Some Thoughts on Teaching Poetry to Spoken Word Artists
First, I must tell you, I don’t teach for a living. I am one of those writers whom many of you would consider as holding a day job, when in fact, my day job in public health I consider my career. It’s beneficial to the work of writing to have a life and perspective mostly outside of academic circles.
Second, I am interested in emerging API and especially Filipino American poets and readers of poetry, in having conversations with them, inspiring and encouraging them along the way. I am interested in their stories of being thwarted by poetry (not getting Shakespeare in high school, and being made to feel stupid because of this), and finding a way to come to poetry.
In the capacity of visiting artist or lecturer, my interactions with students are brief and jam-packed. I meet many emerging writers of color who consider themselves spoken word artists. I read their poetry, and I see them perform. In conversation, they tell me about word choice, about struggling to contain and convey political messages, utilizing metaphor, irony, striking the appropriate tone. They consider whether it’s important for the poem appear on the page the way it sounds when they perform it. In other words, they articulate to me their poetics. So I tell them they are poets. Some respond with visible unease. I tell them poetry and spoken word are the same thing. They respond, “Really?” As if they have never heard this before: Spoken word is poetry.

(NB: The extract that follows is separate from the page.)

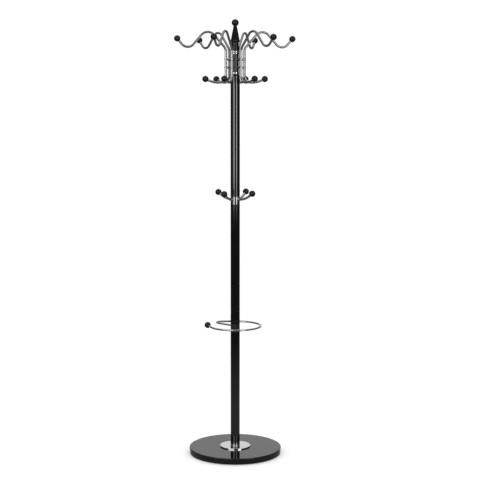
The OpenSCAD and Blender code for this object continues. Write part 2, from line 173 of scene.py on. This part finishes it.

Think about it: before reading and writing were widely practiced in any society, communities converged as tellers or listeners of talkstory, which served as both entertainment and education. Sestina and villanelle come from oral tradition; epic poems were once recited to listeners from memory. This is spoken word; it is not a new thing. These are not radical or complicated ideas that I am articulating here. Encountering resistance by spoken word artists to what I have just articulated here, I have taught poetic forms with strict rhyme and meter constraints, and which arise from non-Western, non-European oral traditions. These forms include ghazal, the Malay pantun (ancestor of the modern pantoum), the Philippine tanaga and balagtasan. In balagtasan, for example, the composition of the verse is as important as the composition of the political argument, which is as important as the extravagant and convincing delivery of the verse and the argument. Similar to poetry slam, the winner is decided by the audience. This is a good opportunity for an emerging poet to learn how to balance between considering the page and the stage.
I don’t know where the belief that spoken word is not poetry was bom, how it has been cultivated and propagated, but I do know that spoken word artists have been othered as the fictitious line has been drawn between them and the poets. When talking to students, I don’t have the time to linger on where this cleaving began. Instead, let me refer to Juan Felipe Herrera‘s 2005 lecture, “A Natural History of Chicano Literature”:
Your friends, and your associates, and the people around you, and the environment that you live in, and the speakers around you...and the communicators around you, are the poetry makers. If your mother tells you stories, she is a poetry maker. If your father says stories, he is a poetry maker. If your grandma tells you stories, she is a poetry maker. And that’s who forms our poetics.1
This is a fairly self-explanatory statement that I try my best to impart to them. Poetry is not meant to be locked up in inaccessible spaces. Poetry is about paying attention, not just to the stories all around us, but also and especially to how these stories are being told.
1 Juan Felipe Herrera. “A Natural History of Chicano Literature.” September 19, 2005. Online video clip. UCTV. Accessed on April 1, 2009.